I am studying the solution to a problem:
Suppose $a, b, s, t, u, v$ are integers such that $sa + tb = 21$ and $ua + vb = 10$. Show that $\gcd(a; b) = 1$.
ANSWER
For any a; b that are in the set Z, we know that gcd(a; b) is the smallest positive integer that can be
expressed as an integer linear combination of a and b.
Suppose gcd(a; b) = d = Xa + Y b; 9X; Y 2 Z. Clearly the two equations given are
constant multiples of this equation:
21 = c1 d = (c1 X)a + (c1 Y )b = sa + tb
10 = c2 d = (c2 X)a + (c1 Y )b = ua + vb
d = gcd(10; 21) = 1
I don't quite understand that last step. How is exactly did the writer jump to $d = \gcd(10,21) = 1$ in order to prove the problem?

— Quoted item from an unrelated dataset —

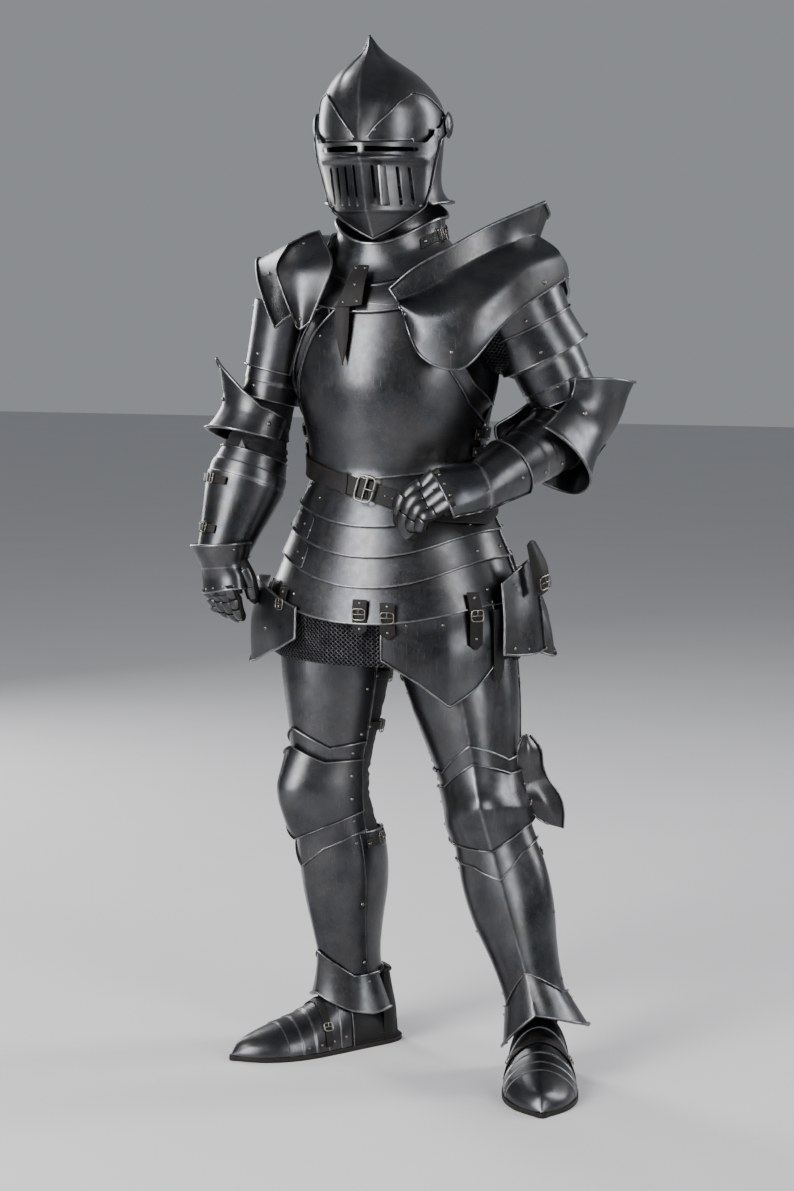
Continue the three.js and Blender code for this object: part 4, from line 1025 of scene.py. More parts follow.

I understand that there must be a smallest positive integer written as a linear combination of $a$ and $b$. But how exactly did the writer relate the two statements
21 = c1 d = (c1 X)a + (c1 Y )b = sa + tb
10 = c2 d = (c2 X)a + (c1 Y )b = ua + vb
in order to find $d = \gcd(10,21) = 1$. I am having trouble grasping that key step. Any help or advice would be great!
Best Answer
Using explicit Bezout identities obscures the essence of the matter. Since $\,d = \gcd(a,b)\,$ divides every integral linear combination of $\,a,b,\,$ we deduce that $\,d\mid 21,10,\,$ so $\,d\mid\gcd(21,10) = 1.$
The final inference can be deduced by either Bezout: $\,1 = \gcd(21,10) = 21 j + 10k\,$ for $\,j,k\in\Bbb Z,\,$ thus $\,d\mid 21,10\,\Rightarrow\,d\mid 1,\,$ or, better, it can be deduce immediately from the universal property of the gcd: $\,d\mid m,n\iff d\mid \gcd(m,n)$.